Beau Travail (1999)
8/10
Billy Budd, Revisited
21 November 2006
Warning: Spoilers
Every so often a movie comes out that conflicts me, and these are the movies that take me quite a while to analyze. Sometimes it will take a second view to see if I missed some vital element, or it will dawn on me later, and thus I will have grasped what it was that at the moment seemed rather inconsequential. BEAU TRAVAIL, Claire Denis' 1999 film, is one of these movies. It is an adaptation of Herman Melville's "Billy Budd" -- although adaptation should be expressed in a loose term. It tells the story of an army troop stationed at Djibouti, training endlessly under the firm hand of a nearly expressionless Denis Lavant, himself a training machine, and the arrival of a young soldier played by the very beautiful Gregoire Colin who becomes the catalyst that triggers a response from Lavant. Colin, as Sentain, is the young rookie everyone loves and admires; he has great beauty and is the epitome of masculinity. This ticks Lavant's Galoup to approach Sentain at an oblique angle, and a scene in which both men face off resembles that of two lions about to attack and is a sequence of immense beauty because you see the hardened expression on Lavant's leonine face pitted against Colin's frightened yet set facade. This is what cinema is supposed to do: tell a story without too much dialogue, maybe a voice-over here or there as BEAU TRAVAIL does, and then get to its denouement, which in this movie is made more ironic than tragic.

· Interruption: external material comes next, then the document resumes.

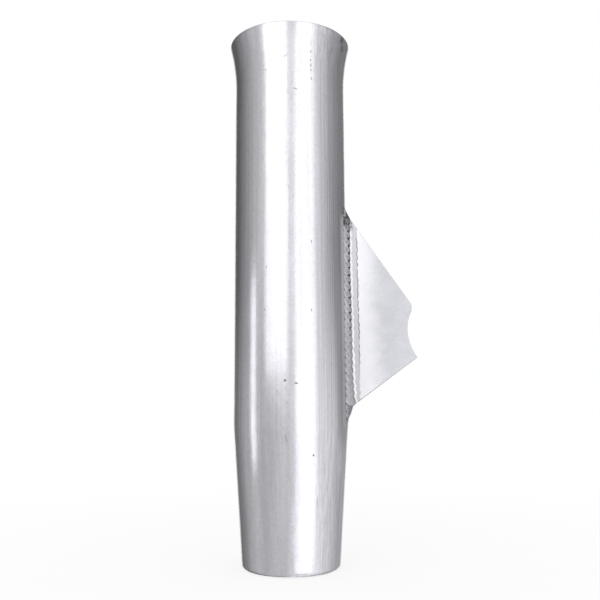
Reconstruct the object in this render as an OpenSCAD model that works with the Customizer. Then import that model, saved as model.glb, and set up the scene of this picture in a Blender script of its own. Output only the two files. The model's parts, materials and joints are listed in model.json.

Where it falters a little is in its portentous score with a male chorus which is lifted from the opera version: it's too intrusive and is reminiscent of the score used for 2001: A SPACE ODYSSEY, but there it had a purpose; here, I didn't see it. Frequent incursions into dance music also distract a little from the meat of the story. What I do admire is Denis' approach to the material. In bringing a strong homoerotic element to the scene, she also manages to do what few gay directors have done: create a visually mesmerizing work of art where male passion is expressed through what is appropriate of the gender: physical activity. It's what I've always wanted to see: an aggressive ballet of masculine energy which unfolds a deceptively simple story of attraction, repulsion, and envy. Highly recommended.